5. Conclusions and Future Work
In this paper, a medium- and long-term power load forecasting model with a feature pyramid CNN-LSTM hybrid neural network was proposed to address the problems of the inadequate feature extraction of existing multiscale CNN networks, the difficulty of training optimization due to the complexity of the network, and the lack of consideration of the characteristics of electric load at seasonal change inflection points in forecasting. The electric load seasonality and nonlinearity were then analyzed by incorporating seasonal inflection point monthly load correction. Firstly, the power load series was decomposed using EEMD, and the low-frequency components were predicted using the ARIMA model. As for the prediction of the high-frequency components, causal dilated convolution was used to construct the feature pyramid structure of the power load series. It combined the CNN network to complete the multiscale feature capture at different levels within the components and input the fused features into the LSTM for prediction. Then, based on the analysis of the seasonal inflection point monthly load, the initial prediction results of the annual monthly load were modified using the seasonal inflection point monthly load correction to improve the model stability and prediction accuracy.

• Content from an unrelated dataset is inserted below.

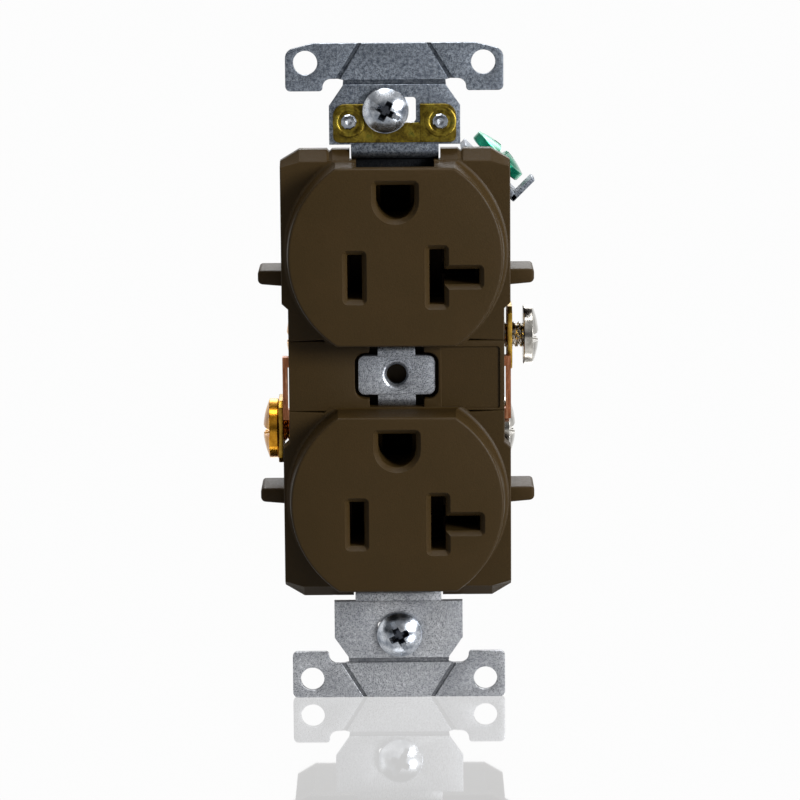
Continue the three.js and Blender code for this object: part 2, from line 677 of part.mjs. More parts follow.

Finally, the effectiveness of the proposed model was verified using the actual monthly electric load data of Shaoxing City for twenty years.
In the initial forecast of the annual monthly load without the correction of the inflection point monthly load, the proposed FPEACL model in this paper could obtain the smallest forecast error and the best fit with the original load compared with the LSTM, EA, EAL, EACL, EAMCL, and EATCL models, which verified the effectiveness of the feature pyramid CNN-LSTM hybrid neural network. In the forecast of the inflection point monthly load, six seasonal inflection point monthly forecast results were selected from the annual forecast results to verify the necessity of separate analysis for the seasonal inflection point monthly load. In the integrated prediction with the correction of the inflection point monthly load, the comparison experimental results show that the proposed model CFPEACL had the highest prediction accuracy, the best fitting effect, and stability.
In future work, we plan to use this method in other related areas, such as short-term load forecasting or electricity price forecasting, and verify the possibility and effectiveness of this method for other fields.